Britney Spears prowokuje tańcem?

2009-08-28 20:02

Koncerty Britney Spears (28 l.) to imponujące imprezy, podczas których równie ważne jak muzyka są kostiumy, efekty świetlne oraz taniec. Taniec, przez który część fanów nie dotrwała do końca imprez w Nowym Jorku.

Spears dała tam ostatnio trzy koncerty w słynnej hali Madison Square Garden. Imprezy były całkowicie wyprzedane, jednak nie wszyscy fani oceniają je pozytywnie. Wszystko dlatego, że część z widzów zostało... wyproszonych z koncertów za to, że zachowywali się nazbyt prowokacyjnie.

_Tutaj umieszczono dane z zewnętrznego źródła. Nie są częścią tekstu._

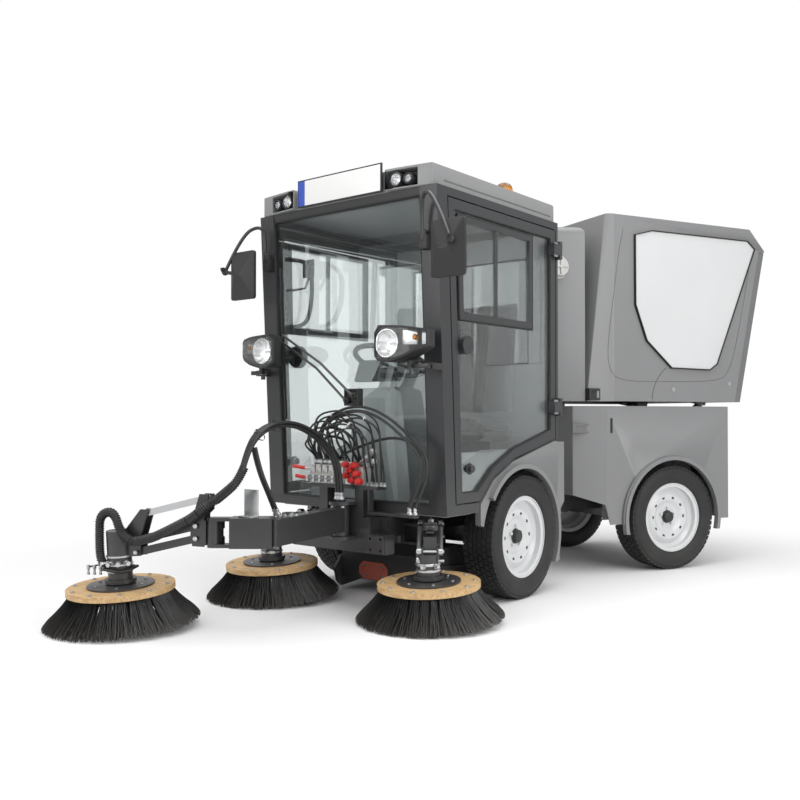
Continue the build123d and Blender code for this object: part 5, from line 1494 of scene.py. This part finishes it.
# %% Side arms
for s, side, body in ((1, "left", "left_arm"), (-1, "right", "right_arm")):
    cx, cy, _ = brush_centres[side]
    place = along_arm(s, (cx, cy))
    plated, dark = [], []
    tubes_here = (((66, 392), (SIDE_REACH + 26, 300), 11, -46), ((60, 336), (SIDE_REACH + 30, 262), 13, -46),
                  ((66, 392), (SIDE_REACH + 26, 300), 9, 46))
    for (x0, z0), (x1, z1), radius, y in tubes_here:
        plated.append(pipe([(x0, y, z0), (x1, y, z1)], radius, 18))
        plated.append(rod_end((x0, y, z0), radius + 6))
        plated.append(rod_end((x1, y, z1), radius + 6))
        dark.append(pipe([(x0 + (x1 - x0) * 0.08, y, z0 + (z1 - z0) * 0.08),
                          (x0 + (x1 - x0) * 0.16, y, z0 + (z1 - z0) * 0.16)], radius + 3, 18))
    for x0, x1, z0, z1 in ((46, 104, 306, 410), (SIDE_REACH + 2, SIDE_REACH + 48, 246, 318)):
        for y in (-36, 28):
            dark.append(plate([(x0, z0), (x0 + 6, z1 - 8), (x0 + 14, z1), (x1 - 22, z1), (x1, z0 + 34),
                (x1, z0)], "y", y, y + 8, 1.2))
    for x, z in ((66, 392), (60, 336), (SIDE_REACH + 26, 300), (SIDE_REACH + 30, 262)):
        plated.append(turned([(7, 0), (7, 118)], (x, -58, z), (0, 1, 0), 16))
    dark.append(slab(110, 240, -18, 18, 372, 378, 2))
    dark.append(turned([(22, 0), (34, 0), (36, 3), (36, 20), (34, 23), (22, 23), (20, 20), (20, 3), (22, 0)],
                       (168, 0, 378), UP, 32, open_ends=True))
    plated.append(turned([(9, 0), (9, 22), (14, 22), (14, 34), (8, 36)], (14, 0, 373), UP, 6))
    for y in (-1, 1):
        plated.append(slab(*sorted((14, 30 * y + 14)), -3, 3, 396, 412, 2))
    finished(f"side_arm_tubes_{side}", body, zinc, [moved(shape, place) for shape in plated])
    finished(f"side_arm_brackets_{side}", body, black_steel,
        [moved(shape, place) for shape in dark])
    motor = brush_place((cx, cy))
    ports = [turned([(50.6, 0), (53, 2), (53, 10), (50.6, 12)], (0, 0, 196 + 26 * k), UP, 40,
        open_ends=True) for k in range(2)]
    ports += [turned([(12, 0), (12, 14), (8, 14), (8, 30)], (cosine * 46, sine * 46, 225), (cosine, sine, 0),
        6) for cosine, sine in ((0.3, -0.95), (0.95, -0.3))]
    finished(f"side_motor_rings_{side}", body, zinc, [moved(shape, motor) for shape in ports])

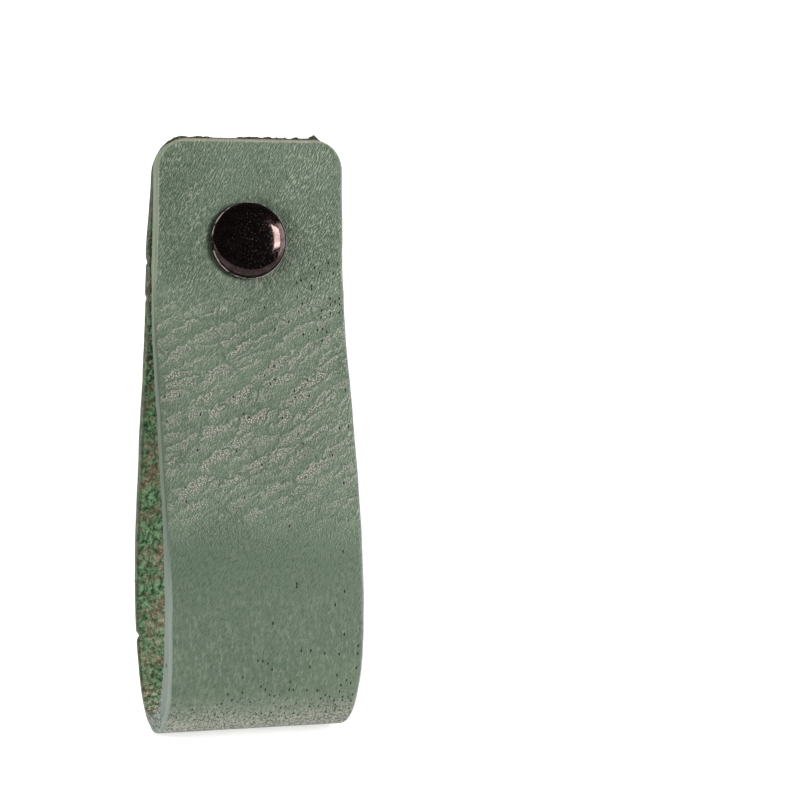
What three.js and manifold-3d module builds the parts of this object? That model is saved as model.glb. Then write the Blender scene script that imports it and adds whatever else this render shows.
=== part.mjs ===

- To śmieszne! Sama Britney była na scenie półnaga, gdy śpiewała część nagrań. W dodatku zachęcała swoim zachowaniem podczas tańca do tego, aby i ludzie zachowywali się prowokacyjnie. I kiedy część z fanów zaczęła zdejmować koszulki i tańczyć w swoich rzędach, zostali oni wyprowadzeni za to, że zachowywali się niewłaściwie. To absurd, któremu winna jest sama Britney - czytamy w amerykańskiej prasie.

Jak widać nie zawsze zachowywanie się w zgodzie z intencjami artystów, wychodzi fanom na dobre.